Luke Walton’s seat started warming up as soon as LeBron James inked his four-year, $154 million contract with the Los Angeles Lakers this summer. A few weeks ago the general belief was that Walton’s perch was the hottest it’s ever been, but according to the team’s controlling owner, Jeanie Buss, that couldn’t be further from the truth.
In an interview on “The Lowe Post” with Zach Lowe of ESPN, Buss said that everyone in the organization — including president of basketball operations Magic Johnson and general manager Rob Pelinka — is rooting for Walton to succeed:
“I can tell you right now, everyone, Magic, Rob, myself, everyone in the organization is behind Luke. There’s nothing more important to Earvin, to Magic — besides his family — than this Laker team. And we are doing everything we can to make sure that Luke is successful in his job. That’s our job.
“I think he’s doing a terrific job. Given the injuries that we’ve had, it’s a challenge. People forget, like, he’s had two of our starters taken away from him. And they’ve won really important games on the road, proving what is possible even without LeBron.
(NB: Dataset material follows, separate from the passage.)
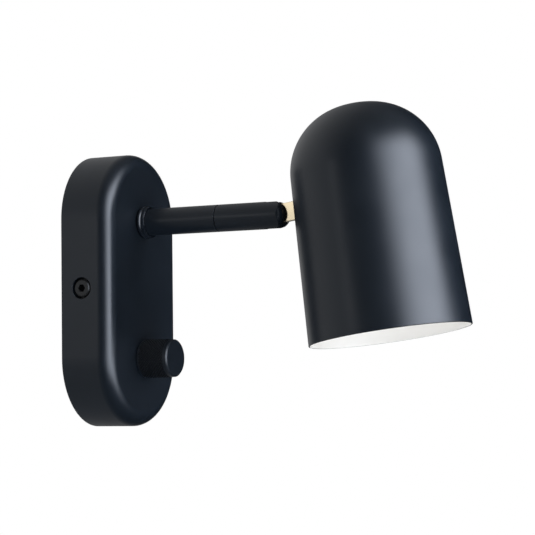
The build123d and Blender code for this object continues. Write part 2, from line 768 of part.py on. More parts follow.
# Bulb: a round opal globe with a neck, a screw cap, its insulator and foot contact.
cap_top = holder_mouth + bulb_cap_length
neck_turn = radians(bulb_shoulder_angle)
neck_start = holder_mouth - (bulb_neck_radius - bulb_cap_radius)
neck_arc_radius = (bulb_radius * cos(neck_turn) - bulb_neck_radius) / (1 - sin(neck_turn))
bulb_centre = neck_start - neck_arc_radius * cos(neck_turn) - bulb_radius * sin(neck_turn)
shoulder_point = (bulb_radius * cos(neck_turn), bulb_centre + bulb_radius * sin(neck_turn))
with BuildPart() as bulb_globe:
    with BuildSketch(shade_section):
        with BuildLine():
            inner_radius = bulb_radius - bulb_wall
            inner_shoulder = (
                inner_radius * cos(neck_turn),
                bulb_centre + inner_radius * sin(neck_turn),
            )
            Line((0, bulb_centre - bulb_radius), (0, bulb_centre - inner_radius))
            CenterArc((0, bulb_centre), bulb_radius, -90, 90 + bulb_shoulder_angle)
            CenterArc((0, bulb_centre), inner_radius, -90, 90 + bulb_shoulder_angle)
            RadiusArc((bulb_neck_radius, neck_start), shoulder_point, -neck_arc_radius)
            RadiusArc(
                (bulb_neck_radius - bulb_wall, neck_start),
                inner_shoulder,
                -(neck_arc_radius + bulb_wall),
            )
            Polyline(
                (bulb_neck_radius, neck_start),
                (bulb_cap_radius, holder_mouth),
                (bulb_cap_radius - bulb_wall, holder_mouth),
                (bulb_neck_radius - bulb_wall, neck_start),
            )
        make_face()
    revolve(axis=shade_axis)

with BuildPart() as bulb_cap:
    with BuildSketch(shade_level(holder_mouth)):
        Circle(bulb_cap_radius)
        Circle(bulb_cap_radius - bulb_wall / 2, mode=Mode.SUBTRACT)
    extrude(amount=bulb_cap_length)

with BuildPart() as bulb_insulator:
    with BuildSketch(shade_level(cap_top)):
        Circle(bulb_cap_radius)
    with BuildSketch(shade_level(cap_top + bulb_insulator_height)):
        Circle(bulb_contact_radius + fit_clearance)
    loft()

with BuildPart() as bulb_contact:
    with BuildSketch(shade_level(cap_top + bulb_insulator_height)):
        Circle(bulb_contact_radius)
    extrude(amount=bulb_contact_height)
    fillet(bulb_contact.edges().group_by(shade_axis)[-1], bulb_contact_height / 3)

# Sprung centre contact, under the insert's floor.
insert_floor = holder_split - holder_insert_top
contact_top = cap_top + bulb_insulator_height + bulb_contact_height
with BuildPart() as centre_contact:
    with BuildSketch(shade_section.offset(-contact_width / 2)):
        with BuildLine() as contact_line:
            Polyline(
                (-thread_outside + contact_thickness, insert_floor - contact_thickness / 2),
                (-bulb_contact_radius, insert_floor - contact_thickness / 2),
                (0, contact_top + 0.6 * contact_thickness),
                (bulb_contact_radius, contact_top + contact_thickness),
            )
        trace(contact_line.line, line_width=contact_thickness)
    extrude(amount=contact_width)

# ==== dimmer ===========================================================================

with BuildPart() as dimmer_housing:
    with BuildSketch(out_from_wall(inner_front, -knob_drop)):
        RectangleRounded(dimmer_width, dimmer_width, dimmer_width / 12)
    extrude(amount=-dimmer_depth)

bush_end = base_depth + dimmer_washer_thickness + dimmer_nut_height + dimmer_bush_tail
with BuildPart() as dimmer_bush:
    with BuildSketch(out_from_wall(inner_front, -knob_drop)):
        Circle(dimmer_bush_radius)
        Circle(dimmer_spindle_radius + turning_clearance, mode=Mode.SUBTRACT)
    extrude(amount=bush_end - inner_front)

with BuildPart() as dimmer_washer:
    with BuildSketch(out_from_wall(base_depth, -knob_drop)):
        Circle(dimmer_washer_radius)
        Circle(dimmer_bush_radius + fit_clearance, mode=Mode.SUBTRACT)
    extrude(amount=dimmer_washer_thickness)

with BuildPart() as dimmer_nut:
    with BuildSketch(out_from_wall(base_depth + dimmer_washer_thickness, -knob_drop)):
        RegularPolygon(hexagon_radius(dimmer_nut_flats), 6)
        Circle(dimmer_bush_radius, mode=Mode.SUBTRACT)
    extrude(amount=dimmer_nut_height)

# Knob: turned, with a plain band at each end, a chamfered front and a diamond knurl.
# The knurl is a ring of small pyramids. Points on it stand on a grid of columns and rows;
# every second one is a peak and the rest are valleys, and each square of the grid is
# split along its two valleys.
knob_back = base_depth + knob_gap
knob_front = knob_back + knob_length
knurl_back = knob_back + knob_back_band
knurl_front = knob_front - knob_front_band
knurl_columns = 2 * round(2 * pi * knob_radius / knurl_pitch)
knurl_rows = 2 * ceil((knurl_front - knurl_back) / knurl_pitch)
band_radius = knob_radius - knob_band_inset


def knurl_point(column, row):
    """A grid point of the knurl: a peak where column and row add up to an even number."""
    at_end = row in (0, knurl_rows)
    valley = at_end or (column + row) % 2
    radius = knob_radius - (knurl_depth if valley else 0)
    angle = 2 * pi * (column % knurl_columns) / knurl_columns
    distance = knurl_back + (knurl_front - knurl_back) * row / knurl_rows
    return Vector(radius * cos(angle), -distance, radius * sin(angle) - knob_drop)


def knurl_faces():
    """The knurl's triangles, and the two flat ends that close it."""
    faces = []
    for row in range(knurl_rows):
        for column in range(knurl_columns):
            near_left = knurl_point(column, row)
            near_right = knurl_point(column + 1, row)
            far_left = knurl_point(column, row + 1)
            far_right = knurl_point(column + 1, row + 1)
            if (column + row) % 2:
                triangles = [(near_left, near_right, far_right), (near_left, far_right, far_left)]
            else:
                triangles = [(near_left, near_right, far_left), (near_right, far_right, far_left)]
            faces += [Face(Wire.make_polygon(corners)) for corners in triangles]
    for row in (0, knurl_rows):
        ring = [knurl_point(column, row) for column in range(knurl_columns)]
        faces.append(Face(Wire.make_polygon(ring)))
    return faces


knurl_core = Solid(Shell(knurl_faces()))

with BuildPart() as knob:
    add(knurl_core)
    with BuildSketch(out_from_wall(knob_back, -knob_drop)):
        Circle(band_radius)
    extrude(amount=knob_back_band)
    with BuildSketch(out_from_wall(knurl_front, -knob_drop)):
        Circle(band_radius)
    extrude(amount=knob_front_band)
    chamfer(knob.edges().filter_by(GeomType.CIRCLE).sort_by(Axis.Y)[0], knob_chamfer)
    with BuildSketch(out_from_wall(knob_back, -knob_drop)):
        Circle(knob_recess_radius)
    extrude(amount=knob_recess_depth, mode=Mode.SUBTRACT)
    with BuildSketch(out_from_wall(knob_back, -knob_drop)):
        Circle(dimmer_spindle_radius)
        with Locations((0, 2 * dimmer_spindle_radius - dimmer_flat)):
            Rectangle(2 * dimmer_spindle_radius, 2 * dimmer_spindle_radius, mode=Mode.SUBTRACT)
    extrude(amount=knob_bore_depth, mode=Mode.SUBTRACT)

# Dimmer spindle with the flat that drives the knob.
with BuildPart() as dimmer_spindle:
    with BuildSketch(out_from_wall(inner_front + face_clearance, -knob_drop)):
        Circle(dimmer_spindle_radius)
        with Locations((0, 2 * dimmer_spindle_radius - dimmer_flat)):
            Rectangle(2 * dimmer_spindle_radius, 2 * dimmer_spindle_radius, mode=Mode.SUBTRACT)
    extrude(amount=knob_back + knob_bore_depth - fit_clearance - inner_front - face_clearance)

# ---- one file for each piece
pieces = {
    "wall_bracket": wall_bracket,
    "clinch_nuts": clinch_nuts,
    "cover_shell": cover_shell,
    "cover_screws": cover_screws,
    "cable_grommet": cable_grommet,
    "terminal_block": terminal_block,
    "terminal_screws": terminal_screws,
    "earth_screw": earth_screw,
    "arm_tube_rear": arm_tube_rear,
    "arm_washer": arm_washer,
    "arm_nut": arm_nut,
    "arm_collar": arm_collar,
    "swivel_spindle": swivel_spindle,
    "swivel_washer": swivel_washer,
    "front_arm": front_arm,
    "swivel_stop_screw": swivel_stop_screw,
    "hinge_screw": hinge_screw,
    "hinge_disc_spring": hinge_disc_spring,
    "hinge_washers": hinge_washers,
    "hinge_tongue": hinge_tongue,
    "shade": shade,
    "stub_saddle": stub_saddle,
    "stub_nut": stub_nut,
    "holder_bracket": holder_bracket,
    "holder_body": holder_body,
    "holder_insert": holder_insert,
    "holder_thread": holder_thread,
    "holder_terminals": holder_terminals,
    "holder_cap": holder_cap,
    "holder_nipple": holder_nipple,
    "holder_nut": holder_nut,
    "bulb_globe": bulb_globe,
    "bulb_cap": bulb_cap,
    "bulb_insulator": bulb_insulator,
    "bulb_contact": bulb_contact,
    "centre_contact": centre_contact,
    "dimmer_housing": dimmer_housing,
    "dimmer_bush": dimmer_bush,
    "dimmer_washer": dimmer_washer,
    "dimmer_nut": dimmer_nut,
    "knob": knob,
    "dimmer_spindle": dimmer_spindle,
}

os.makedirs("parts", exist_ok=True)
for name, piece in pieces.items():
    piece.part.label = name
    export_step(piece.part, f"parts/{name}.step")
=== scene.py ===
import json

import bmesh
import bpy
import numpy as np
from mathutils import Matrix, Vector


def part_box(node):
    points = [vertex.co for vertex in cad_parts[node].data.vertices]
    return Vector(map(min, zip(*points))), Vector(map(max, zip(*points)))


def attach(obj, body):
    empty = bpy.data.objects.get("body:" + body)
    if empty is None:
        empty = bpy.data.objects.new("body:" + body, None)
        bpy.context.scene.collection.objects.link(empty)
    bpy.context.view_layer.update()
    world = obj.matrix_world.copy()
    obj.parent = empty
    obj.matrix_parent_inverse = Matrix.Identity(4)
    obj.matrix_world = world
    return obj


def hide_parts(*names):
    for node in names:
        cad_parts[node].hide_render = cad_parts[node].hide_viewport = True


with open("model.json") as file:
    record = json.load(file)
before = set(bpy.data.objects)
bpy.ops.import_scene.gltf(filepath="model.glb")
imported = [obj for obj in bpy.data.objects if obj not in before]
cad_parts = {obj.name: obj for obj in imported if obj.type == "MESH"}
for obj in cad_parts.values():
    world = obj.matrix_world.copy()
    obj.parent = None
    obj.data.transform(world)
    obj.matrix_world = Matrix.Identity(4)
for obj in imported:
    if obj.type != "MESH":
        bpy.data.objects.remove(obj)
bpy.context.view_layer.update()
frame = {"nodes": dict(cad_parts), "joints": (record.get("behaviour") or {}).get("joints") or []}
node = frame["nodes"]

# ---- the view -------------------------------------------------------------------------
# A long lens stands 1.2 m off, left of the lamp's front and a little below it. Its right
# and up directions, the way it backs off from the lamp, and its place set its matrix.

sensor_width_mm, focal_length_mm = 36.0, 131.82
camera_right = (0.45462, -0.89060, -0.01222)
camera_up = (-0.05154, -0.04001, 0.99787)
camera_back = (-0.88919, -0.45302, -0.06409)
camera_place = (-1.05525, -0.65825, -0.06555)

lens = bpy.data.cameras.new("long lens")
lens.sensor_width = sensor_width_mm
lens.lens = focal_length_mm
camera = bpy.data.objects.new("camera", lens)
camera.matrix_world = Matrix(
    ((*camera_right, 0.0), (*camera_up, 0.0), (*camera_back, 0.0), (*camera_place, 1.0))
).transposed()
bpy.context.scene.collection.objects.link(camera)
bpy.context.scene.camera = camera
bpy.context.scene.view_settings.view_transform = "Standard"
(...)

“It’s still difficult to lose the games you’re supposed to win when you’re at home to a sub-.500 team. It’s really hard to lose those games. But then you go out on the road and you get the wins over Oklahoma City, and these great teams in our conference that are where we want to be at the top of the conference, (and) I think that you can see that there is progress being made even without two of our starters. I think Luke’s done an impressive job.”
However, Buss remained non-committal on whether or not Walton was “100 percent safe” for the rest of the season:
“You’re asking the wrong person. The vision has to come from Magic. From where I sit, from what I can tell you, every single thing that we’re doing, every single person in the organization is here to make Luke successful.”
That little cliffhanger from Buss sounds ominous, but anyone that knows her relationship with Walton knows that there’s a small, small chance he’s going anywhere.
When the Lakers were in the midst of a losing streak without LeBron James earlier this month, Marc Stein of the New York Times reported that Buss would “almost certainly” prevent Walton from being fired, and rightfully so, because in spite of all of Walton’s flaws as an offensive tactician, he’s done a decent job with the cards he’s been dealt.
For two consecutive seasons, he’s coaxed a group of so-so defenders to defend at a high level. Through 48 games this season, the Lakers are ranked seventh in the league in defensive rating, allowing just 106.7 points per 100 possessions.
They’ve also improved nine games every season Walton has been in charge. Only Tom Thibodeau’s Minnesota Timberwolves improved at faster rate over that time, and he had two All-Star players in Karl-Anthony Towns and Jimmy Butler.
But he also got fired, so there’s that.
Walton might be frustrating at times, to both the fans and management, but it sounds like the front office is willing to work with him through his growing pains and hope he develops into the type of coach it seems like he can be.